— BEGIN —

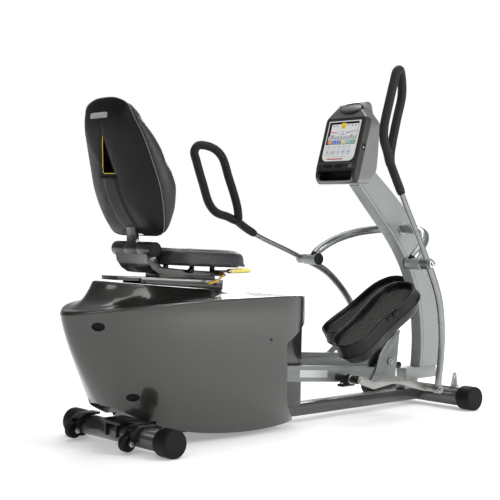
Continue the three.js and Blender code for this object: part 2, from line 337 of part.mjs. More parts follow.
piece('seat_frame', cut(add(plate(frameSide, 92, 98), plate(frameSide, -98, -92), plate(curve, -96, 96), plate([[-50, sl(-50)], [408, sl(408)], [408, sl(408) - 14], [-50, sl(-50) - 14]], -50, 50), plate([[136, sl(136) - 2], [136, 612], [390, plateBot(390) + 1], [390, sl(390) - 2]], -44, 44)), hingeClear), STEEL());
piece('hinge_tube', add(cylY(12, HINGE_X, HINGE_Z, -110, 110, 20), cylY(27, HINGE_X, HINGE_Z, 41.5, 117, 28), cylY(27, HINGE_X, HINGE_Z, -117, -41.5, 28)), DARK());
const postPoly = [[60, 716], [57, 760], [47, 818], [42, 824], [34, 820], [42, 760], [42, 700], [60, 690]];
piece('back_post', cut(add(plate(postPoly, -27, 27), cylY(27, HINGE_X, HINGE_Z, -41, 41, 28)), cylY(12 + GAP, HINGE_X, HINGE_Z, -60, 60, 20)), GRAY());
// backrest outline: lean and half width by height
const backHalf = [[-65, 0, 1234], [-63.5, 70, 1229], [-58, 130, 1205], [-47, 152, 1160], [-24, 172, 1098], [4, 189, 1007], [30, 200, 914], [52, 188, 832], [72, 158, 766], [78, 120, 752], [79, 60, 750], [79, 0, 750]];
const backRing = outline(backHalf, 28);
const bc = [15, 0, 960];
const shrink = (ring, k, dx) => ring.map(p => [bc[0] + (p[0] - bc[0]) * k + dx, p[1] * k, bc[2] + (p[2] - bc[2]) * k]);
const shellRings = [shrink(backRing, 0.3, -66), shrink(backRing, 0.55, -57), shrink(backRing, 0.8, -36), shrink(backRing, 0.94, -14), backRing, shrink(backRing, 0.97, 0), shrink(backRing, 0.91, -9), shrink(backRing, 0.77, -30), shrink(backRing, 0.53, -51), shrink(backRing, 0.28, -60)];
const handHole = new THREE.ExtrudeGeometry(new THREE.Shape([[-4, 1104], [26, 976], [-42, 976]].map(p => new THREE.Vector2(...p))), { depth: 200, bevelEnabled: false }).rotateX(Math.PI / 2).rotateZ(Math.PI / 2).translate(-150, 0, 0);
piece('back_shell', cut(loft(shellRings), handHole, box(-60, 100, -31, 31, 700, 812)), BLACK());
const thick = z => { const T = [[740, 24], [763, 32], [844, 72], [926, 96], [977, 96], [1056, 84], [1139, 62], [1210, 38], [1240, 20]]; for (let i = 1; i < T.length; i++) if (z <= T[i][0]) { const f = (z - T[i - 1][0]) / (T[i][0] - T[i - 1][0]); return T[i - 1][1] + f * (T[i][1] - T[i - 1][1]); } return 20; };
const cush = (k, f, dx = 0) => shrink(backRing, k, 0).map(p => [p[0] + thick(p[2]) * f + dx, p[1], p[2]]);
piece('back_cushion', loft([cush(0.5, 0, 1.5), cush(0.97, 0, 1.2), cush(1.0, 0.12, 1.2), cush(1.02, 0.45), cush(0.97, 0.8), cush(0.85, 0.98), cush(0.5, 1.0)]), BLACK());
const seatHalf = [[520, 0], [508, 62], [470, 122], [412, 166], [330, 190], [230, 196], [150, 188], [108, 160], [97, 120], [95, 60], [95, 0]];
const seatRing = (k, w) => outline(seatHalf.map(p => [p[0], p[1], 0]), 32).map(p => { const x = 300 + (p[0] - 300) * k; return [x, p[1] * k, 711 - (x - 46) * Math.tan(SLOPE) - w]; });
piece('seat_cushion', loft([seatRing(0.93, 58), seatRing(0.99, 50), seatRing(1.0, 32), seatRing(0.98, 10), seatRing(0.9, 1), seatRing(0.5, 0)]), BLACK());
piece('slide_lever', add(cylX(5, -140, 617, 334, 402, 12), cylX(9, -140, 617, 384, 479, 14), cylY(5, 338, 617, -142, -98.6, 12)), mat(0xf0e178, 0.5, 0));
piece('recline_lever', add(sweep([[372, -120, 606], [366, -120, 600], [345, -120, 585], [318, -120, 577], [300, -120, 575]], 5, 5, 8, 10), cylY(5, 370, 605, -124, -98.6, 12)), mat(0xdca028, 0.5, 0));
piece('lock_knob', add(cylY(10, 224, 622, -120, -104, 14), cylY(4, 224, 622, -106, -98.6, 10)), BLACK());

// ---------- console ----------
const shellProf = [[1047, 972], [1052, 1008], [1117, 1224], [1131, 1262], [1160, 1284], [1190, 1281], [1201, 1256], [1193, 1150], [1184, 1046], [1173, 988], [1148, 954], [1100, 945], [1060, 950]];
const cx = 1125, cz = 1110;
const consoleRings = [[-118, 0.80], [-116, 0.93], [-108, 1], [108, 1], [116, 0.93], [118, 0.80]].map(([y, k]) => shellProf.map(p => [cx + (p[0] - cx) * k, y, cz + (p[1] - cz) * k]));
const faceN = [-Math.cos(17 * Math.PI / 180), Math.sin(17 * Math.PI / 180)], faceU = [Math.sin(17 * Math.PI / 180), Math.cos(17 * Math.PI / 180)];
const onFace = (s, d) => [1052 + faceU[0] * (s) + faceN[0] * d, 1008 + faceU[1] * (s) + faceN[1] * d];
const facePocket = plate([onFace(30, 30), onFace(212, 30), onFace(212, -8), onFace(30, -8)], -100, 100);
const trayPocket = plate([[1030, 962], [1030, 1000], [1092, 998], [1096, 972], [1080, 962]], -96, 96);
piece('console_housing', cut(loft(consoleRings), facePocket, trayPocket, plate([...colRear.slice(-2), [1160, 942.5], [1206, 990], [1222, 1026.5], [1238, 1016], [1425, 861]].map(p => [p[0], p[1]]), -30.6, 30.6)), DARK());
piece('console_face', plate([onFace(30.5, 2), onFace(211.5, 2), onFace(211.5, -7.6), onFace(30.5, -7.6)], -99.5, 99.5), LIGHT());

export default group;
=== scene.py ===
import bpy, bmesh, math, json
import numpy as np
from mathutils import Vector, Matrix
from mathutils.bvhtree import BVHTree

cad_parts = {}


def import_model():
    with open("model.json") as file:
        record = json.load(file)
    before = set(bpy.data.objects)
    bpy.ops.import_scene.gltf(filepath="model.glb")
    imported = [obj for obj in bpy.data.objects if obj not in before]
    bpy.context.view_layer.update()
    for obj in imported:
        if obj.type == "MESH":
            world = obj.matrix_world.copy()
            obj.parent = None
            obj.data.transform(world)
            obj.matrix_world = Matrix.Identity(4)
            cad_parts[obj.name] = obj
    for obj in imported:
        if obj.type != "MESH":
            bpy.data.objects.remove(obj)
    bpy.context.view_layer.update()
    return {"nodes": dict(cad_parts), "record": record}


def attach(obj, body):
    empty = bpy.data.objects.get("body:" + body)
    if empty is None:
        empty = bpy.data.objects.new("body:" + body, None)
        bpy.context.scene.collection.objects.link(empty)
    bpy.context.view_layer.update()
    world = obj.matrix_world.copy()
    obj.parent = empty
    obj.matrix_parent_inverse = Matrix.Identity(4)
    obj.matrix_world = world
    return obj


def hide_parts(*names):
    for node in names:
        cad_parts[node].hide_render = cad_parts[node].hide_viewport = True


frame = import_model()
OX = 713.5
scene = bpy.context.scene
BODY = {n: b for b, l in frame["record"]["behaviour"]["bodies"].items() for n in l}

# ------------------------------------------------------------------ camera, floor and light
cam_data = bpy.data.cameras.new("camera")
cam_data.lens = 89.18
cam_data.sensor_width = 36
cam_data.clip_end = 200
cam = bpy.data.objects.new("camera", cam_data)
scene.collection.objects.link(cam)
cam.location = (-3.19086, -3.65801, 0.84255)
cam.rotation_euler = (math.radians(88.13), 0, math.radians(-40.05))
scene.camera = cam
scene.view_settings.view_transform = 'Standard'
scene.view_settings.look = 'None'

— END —

DIRECTIONS FOR THIS TASK:
Your task is to repeat the lines from the one containing "const cx = 1125, cz = 1110;" to the one containing "cad_parts[obj.name] = obj", both lines included. Leave out every other line.

WRITTEN ANSWER:
const cx = 1125, cz = 1110;
const consoleRings = [[-118, 0.80], [-116, 0.93], [-108, 1], [108, 1], [116, 0.93], [118, 0.80]].map(([y, k]) => shellProf.map(p => [cx + (p[0] - cx) * k, y, cz + (p[1] - cz) * k]));
const faceN = [-Math.cos(17 * Math.PI / 180), Math.sin(17 * Math.PI / 180)], faceU = [Math.sin(17 * Math.PI / 180), Math.cos(17 * Math.PI / 180)];
const onFace = (s, d) => [1052 + faceU[0] * (s) + faceN[0] * d, 1008 + faceU[1] * (s) + faceN[1] * d];
const facePocket = plate([onFace(30, 30), onFace(212, 30), onFace(212, -8), onFace(30, -8)], -100, 100);
const trayPocket = plate([[1030, 962], [1030, 1000], [1092, 998], [1096, 972], [1080, 962]], -96, 96);
piece('console_housing', cut(loft(consoleRings), facePocket, trayPocket, plate([...colRear.slice(-2), [1160, 942.5], [1206, 990], [1222, 1026.5], [1238, 1016], [1425, 861]].map(p => [p[0], p[1]]), -30.6, 30.6)), DARK());
piece('console_face', plate([onFace(30.5, 2), onFace(211.5, 2), onFace(211.5, -7.6), onFace(30.5, -7.6)], -99.5, 99.5), LIGHT());

export default group;
=== scene.py ===
import bpy, bmesh, math, json
import numpy as np
from mathutils import Vector, Matrix
from mathutils.bvhtree import BVHTree

cad_parts = {}


def import_model():
    with open("model.json") as file:
        record = json.load(file)
    before = set(bpy.data.objects)
    bpy.ops.import_scene.gltf(filepath="model.glb")
    imported = [obj for obj in bpy.data.objects if obj not in before]
    bpy.context.view_layer.update()
    for obj in imported:
        if obj.type == "MESH":
            world = obj.matrix_world.copy()
            obj.parent = None
            obj.data.transform(world)
            obj.matrix_world = Matrix.Identity(4)
            cad_parts[obj.name] = obj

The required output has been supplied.